My main problem was that with the Harry Potter movies, we knew what to expect and came looking for our favorite parts of the books to come to life onscreen. There was an endgame to work toward that had set boundaries and pre-defined beats to hit. We don’t have that same advantage in Rowling’s original screenplay which spells a fun discovery for some but uncertainty for others, including this critic.

Arriving in New York City in the late 1920’s, Newt Scamander (Eddie Redmayne, The Theory of Everything, sketching Newt as decidedly on the spectrum) hasn’t come alone. Toting a suitcase with enough capacity to make Mary Poppins green with envy, he’s arrived from London with a mission to restore a “fantastic beast” to its rightful homeland. Before he can get very far, however, he finds himself chasing down some escaped creatures with the help of an American auror (Katherine Waterston, Inherent Vice) working for the Magical Congress of the United States of America (MACUSA), her mind-reading sister (Alison Sudol, What to Expect When You’re Expecting), and a No-Maj (Dan Fogler, Europa Report) that mistakenly switches suitcases with Scamander to disastrous results.

As if that weren’t enough, Rowling get political (and dark) with the inclusion of a family of Second-Salemers who seek to rid the country of the witches and wizards they suspect are living amongst them. The matriarch (Samantha Morton, John Carter) is another grave, frightening character crafted by Rowling to represent much of the racism, bigotry, and even homophobia of the day. Her adopted son (Ezra Miller, Suicide Squad) has clandestine conspiratorial meetings with a MACUSA big-wig (Colin Farrell, Dead Man Down) that are staged uncomfortably on purpose by director David Yates (The Legend of Tarzan) and are open for multiple interpretations.

Yates guided the last four Potter films and is signed up for the next installment of Fantastic Beasts.

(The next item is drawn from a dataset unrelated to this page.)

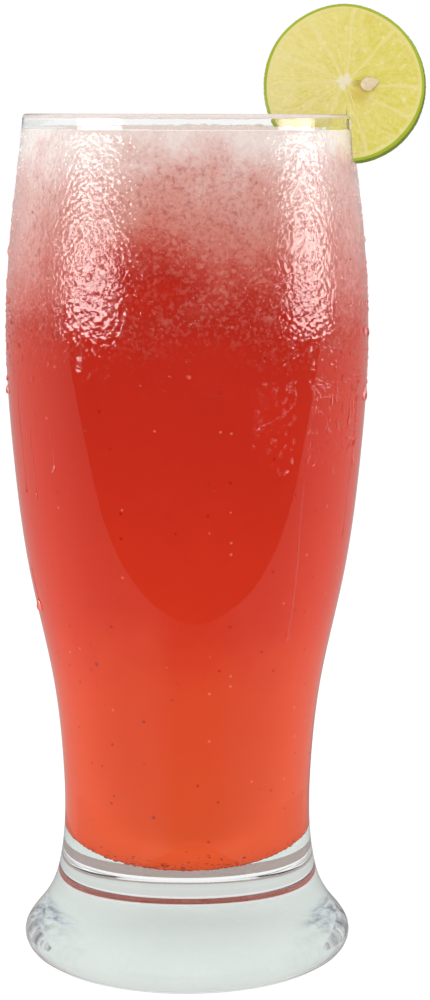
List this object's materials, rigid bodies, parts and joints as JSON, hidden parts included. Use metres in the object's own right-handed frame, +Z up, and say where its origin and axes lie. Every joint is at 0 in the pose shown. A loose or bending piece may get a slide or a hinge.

It was a wise decision to keep him involved as he brings a needed tonal consistency to this new jumping off point and nicely balances Rowling’s twists and turns with more than a few delightful moments of special effects flights of fancy. Yet the movie is too long by a good ten minutes, oddly choosing to linger when it should leap.  These are all the problems that go along with the first film in a planned franchise…by the time you arrive at a nifty final twist (and it really is a good one) you realize all of it has been in service to setting up the next four films.

As has been the case recently, Fantastic Beasts and Where to Find Them is another example of a film marketed to all ages of the family audience that’s far too scary and dark for young children. The Potter films always had sadness at their core but this feels exceedingly bleak and unrepentantly so. Parents are encouraged to view this first before letting kids under the age of 10 have a look. For us grown-ups though, whatever faults lie in the story or calculated forward-looking set-up are lessened by Rowling’s admirable devotion to character development that seems to only richen the deeper you look and the super-duper production design and special effects that put you right back into Depression-era New York City (I half expected to see Annie cross by at ay moment).

More good than fantastic, this first entry in the next saga of Rowling’s witches and wizards is far from a disappointment but could have been tightened and brightened in order to live up to it’s title.